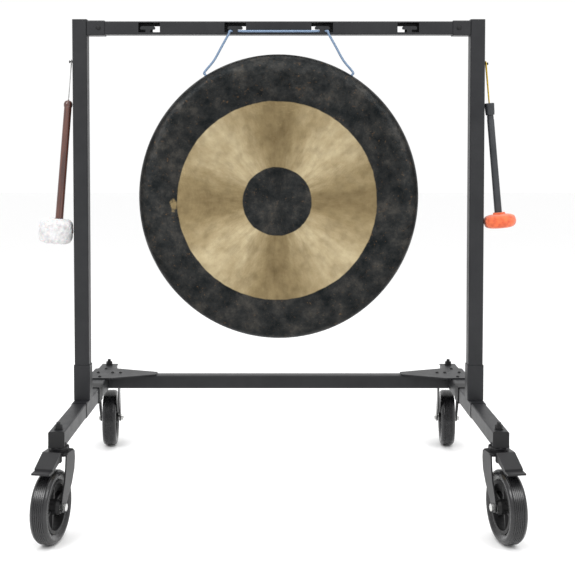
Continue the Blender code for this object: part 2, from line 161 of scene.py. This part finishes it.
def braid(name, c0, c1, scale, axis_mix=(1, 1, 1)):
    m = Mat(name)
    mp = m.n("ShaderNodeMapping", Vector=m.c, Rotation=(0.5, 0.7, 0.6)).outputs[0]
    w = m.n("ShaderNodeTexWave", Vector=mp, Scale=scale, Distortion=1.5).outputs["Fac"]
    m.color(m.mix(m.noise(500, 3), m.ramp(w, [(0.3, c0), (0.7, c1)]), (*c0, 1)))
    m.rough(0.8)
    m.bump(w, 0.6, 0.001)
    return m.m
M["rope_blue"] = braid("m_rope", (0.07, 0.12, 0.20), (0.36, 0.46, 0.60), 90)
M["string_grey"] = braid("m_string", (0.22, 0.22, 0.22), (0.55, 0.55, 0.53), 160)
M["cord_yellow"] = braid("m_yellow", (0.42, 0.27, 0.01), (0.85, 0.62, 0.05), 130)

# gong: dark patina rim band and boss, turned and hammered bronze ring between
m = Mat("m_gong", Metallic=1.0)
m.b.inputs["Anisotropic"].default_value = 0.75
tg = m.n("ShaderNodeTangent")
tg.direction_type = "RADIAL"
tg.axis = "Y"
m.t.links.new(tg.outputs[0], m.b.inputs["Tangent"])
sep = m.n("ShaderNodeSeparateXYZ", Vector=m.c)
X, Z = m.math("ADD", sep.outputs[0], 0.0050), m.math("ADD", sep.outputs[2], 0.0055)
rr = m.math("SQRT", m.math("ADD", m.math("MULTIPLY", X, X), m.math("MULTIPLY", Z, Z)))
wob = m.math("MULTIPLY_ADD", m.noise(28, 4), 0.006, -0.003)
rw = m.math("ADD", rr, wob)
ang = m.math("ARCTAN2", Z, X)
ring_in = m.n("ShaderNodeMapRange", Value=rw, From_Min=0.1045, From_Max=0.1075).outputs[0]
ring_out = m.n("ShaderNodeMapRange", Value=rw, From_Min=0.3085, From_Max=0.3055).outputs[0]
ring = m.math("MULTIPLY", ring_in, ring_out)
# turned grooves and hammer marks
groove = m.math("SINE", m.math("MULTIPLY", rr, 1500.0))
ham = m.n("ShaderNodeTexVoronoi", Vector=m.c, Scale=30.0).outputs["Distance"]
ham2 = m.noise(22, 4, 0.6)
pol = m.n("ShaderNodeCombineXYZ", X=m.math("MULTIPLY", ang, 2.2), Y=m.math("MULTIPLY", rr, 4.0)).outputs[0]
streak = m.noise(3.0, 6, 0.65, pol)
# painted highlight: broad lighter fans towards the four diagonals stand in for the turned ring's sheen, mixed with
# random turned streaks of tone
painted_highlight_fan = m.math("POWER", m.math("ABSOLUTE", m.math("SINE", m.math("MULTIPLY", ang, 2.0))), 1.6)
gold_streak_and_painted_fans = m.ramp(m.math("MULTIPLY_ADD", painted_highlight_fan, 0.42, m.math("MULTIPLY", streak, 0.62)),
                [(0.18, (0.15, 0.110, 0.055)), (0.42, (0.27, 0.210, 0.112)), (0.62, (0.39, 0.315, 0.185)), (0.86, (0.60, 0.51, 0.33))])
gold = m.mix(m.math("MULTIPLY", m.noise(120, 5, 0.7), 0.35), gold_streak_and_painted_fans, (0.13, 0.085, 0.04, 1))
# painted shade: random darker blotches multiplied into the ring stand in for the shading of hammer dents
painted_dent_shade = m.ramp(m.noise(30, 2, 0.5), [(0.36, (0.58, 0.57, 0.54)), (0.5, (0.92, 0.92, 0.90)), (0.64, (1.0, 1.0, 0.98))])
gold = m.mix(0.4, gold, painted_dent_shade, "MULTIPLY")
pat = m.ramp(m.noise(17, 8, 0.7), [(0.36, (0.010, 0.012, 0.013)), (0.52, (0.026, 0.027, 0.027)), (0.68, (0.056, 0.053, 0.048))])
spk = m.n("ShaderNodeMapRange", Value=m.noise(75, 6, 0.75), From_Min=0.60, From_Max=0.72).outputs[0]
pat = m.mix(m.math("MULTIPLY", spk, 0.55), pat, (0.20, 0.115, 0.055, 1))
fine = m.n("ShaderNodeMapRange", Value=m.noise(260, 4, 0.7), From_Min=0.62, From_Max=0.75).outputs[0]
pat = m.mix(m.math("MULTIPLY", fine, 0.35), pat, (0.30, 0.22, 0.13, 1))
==
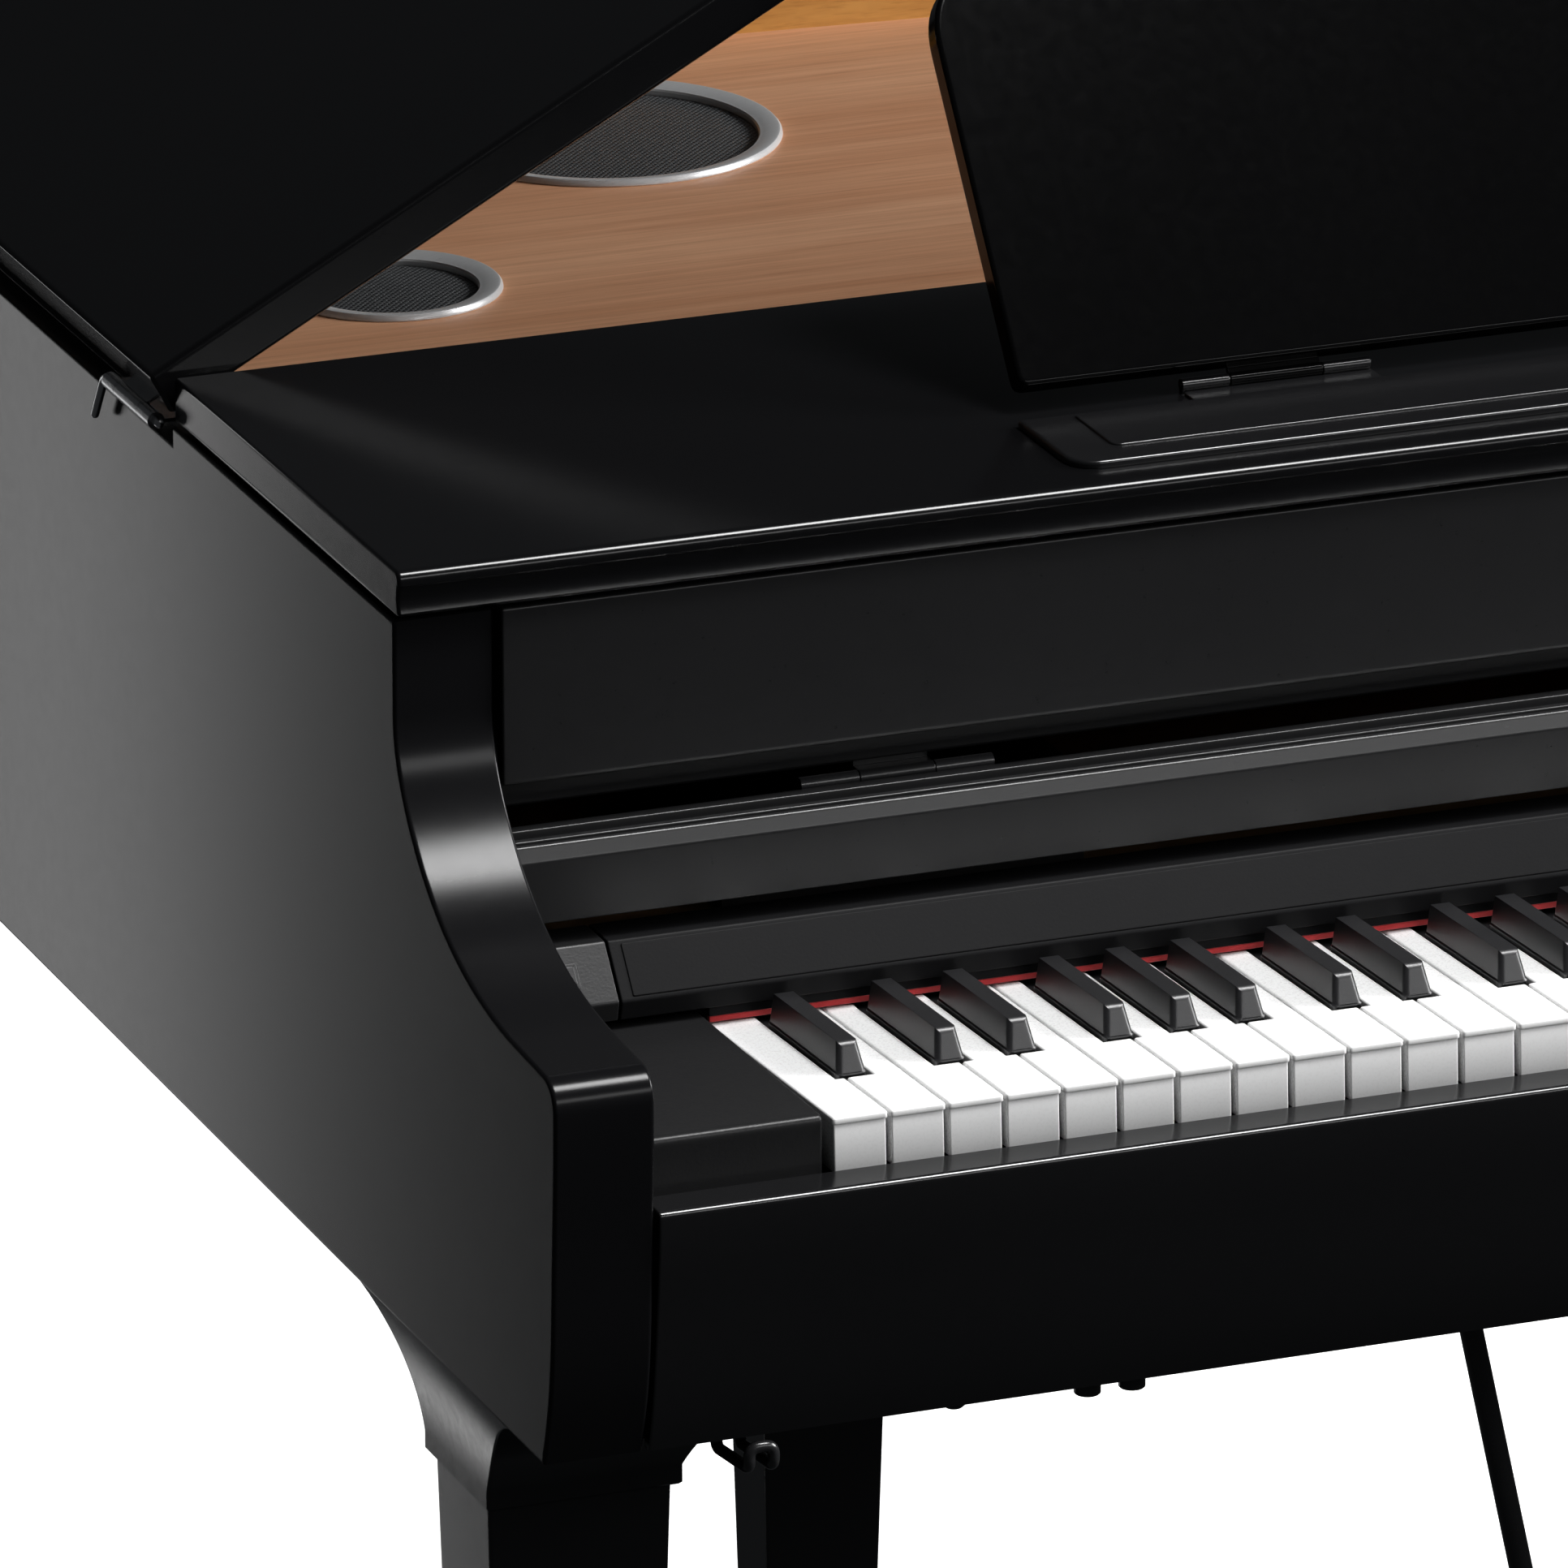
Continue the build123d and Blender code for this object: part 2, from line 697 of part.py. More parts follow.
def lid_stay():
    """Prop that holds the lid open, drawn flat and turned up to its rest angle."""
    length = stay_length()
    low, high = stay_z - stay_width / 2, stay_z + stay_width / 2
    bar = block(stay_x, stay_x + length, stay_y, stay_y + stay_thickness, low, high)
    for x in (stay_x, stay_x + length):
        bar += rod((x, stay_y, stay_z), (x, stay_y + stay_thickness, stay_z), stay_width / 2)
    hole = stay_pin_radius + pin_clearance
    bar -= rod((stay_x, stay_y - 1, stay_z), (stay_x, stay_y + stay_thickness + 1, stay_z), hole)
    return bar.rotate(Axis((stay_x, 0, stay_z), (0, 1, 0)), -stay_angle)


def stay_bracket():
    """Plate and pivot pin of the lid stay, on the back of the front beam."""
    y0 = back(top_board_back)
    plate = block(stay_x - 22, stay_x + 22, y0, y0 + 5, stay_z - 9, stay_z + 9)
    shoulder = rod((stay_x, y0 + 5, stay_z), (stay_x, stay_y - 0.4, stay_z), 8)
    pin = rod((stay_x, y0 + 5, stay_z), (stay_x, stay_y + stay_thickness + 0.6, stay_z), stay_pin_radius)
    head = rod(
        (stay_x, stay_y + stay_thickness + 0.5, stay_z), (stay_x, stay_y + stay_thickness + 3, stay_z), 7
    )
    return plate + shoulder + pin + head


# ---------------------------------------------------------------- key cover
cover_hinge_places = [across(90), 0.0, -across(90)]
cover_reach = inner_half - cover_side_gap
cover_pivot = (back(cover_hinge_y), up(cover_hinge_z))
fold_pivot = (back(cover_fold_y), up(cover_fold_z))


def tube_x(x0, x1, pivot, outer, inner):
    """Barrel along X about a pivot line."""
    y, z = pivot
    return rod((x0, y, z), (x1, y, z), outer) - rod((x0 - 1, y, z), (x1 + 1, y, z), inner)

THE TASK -
Reproduce exactly the lines from the one containing "Continue the build123d" through the one containing "return rod((x0, y, z), (x1, y, z), outer)", inclusive, and nothing else.

SOLUTION TO THE EXERCISE -
Continue the build123d and Blender code for this object: part 2, from line 697 of part.py. More parts follow.
def lid_stay():
    """Prop that holds the lid open, drawn flat and turned up to its rest angle."""
    length = stay_length()
    low, high = stay_z - stay_width / 2, stay_z + stay_width / 2
    bar = block(stay_x, stay_x + length, stay_y, stay_y + stay_thickness, low, high)
    for x in (stay_x, stay_x + length):
        bar += rod((x, stay_y, stay_z), (x, stay_y + stay_thickness, stay_z), stay_width / 2)
    hole = stay_pin_radius + pin_clearance
    bar -= rod((stay_x, stay_y - 1, stay_z), (stay_x, stay_y + stay_thickness + 1, stay_z), hole)
    return bar.rotate(Axis((stay_x, 0, stay_z), (0, 1, 0)), -stay_angle)


def stay_bracket():
    """Plate and pivot pin of the lid stay, on the back of the front beam."""
    y0 = back(top_board_back)
    plate = block(stay_x - 22, stay_x + 22, y0, y0 + 5, stay_z - 9, stay_z + 9)
    shoulder = rod((stay_x, y0 + 5, stay_z), (stay_x, stay_y - 0.4, stay_z), 8)
    pin = rod((stay_x, y0 + 5, stay_z), (stay_x, stay_y + stay_thickness + 0.6, stay_z), stay_pin_radius)
    head = rod(
        (stay_x, stay_y + stay_thickness + 0.5, stay_z), (stay_x, stay_y + stay_thickness + 3, stay_z), 7
    )
    return plate + shoulder + pin + head


# ---------------------------------------------------------------- key cover
cover_hinge_places = [across(90), 0.0, -across(90)]
cover_reach = inner_half - cover_side_gap
cover_pivot = (back(cover_hinge_y), up(cover_hinge_z))
fold_pivot = (back(cover_fold_y), up(cover_fold_z))


def tube_x(x0, x1, pivot, outer, inner):
    """Barrel along X about a pivot line."""
    y, z = pivot
    return rod((x0, y, z), (x1, y, z), outer) - rod((x0 - 1, y, z), (x1 + 1, y, z), inner)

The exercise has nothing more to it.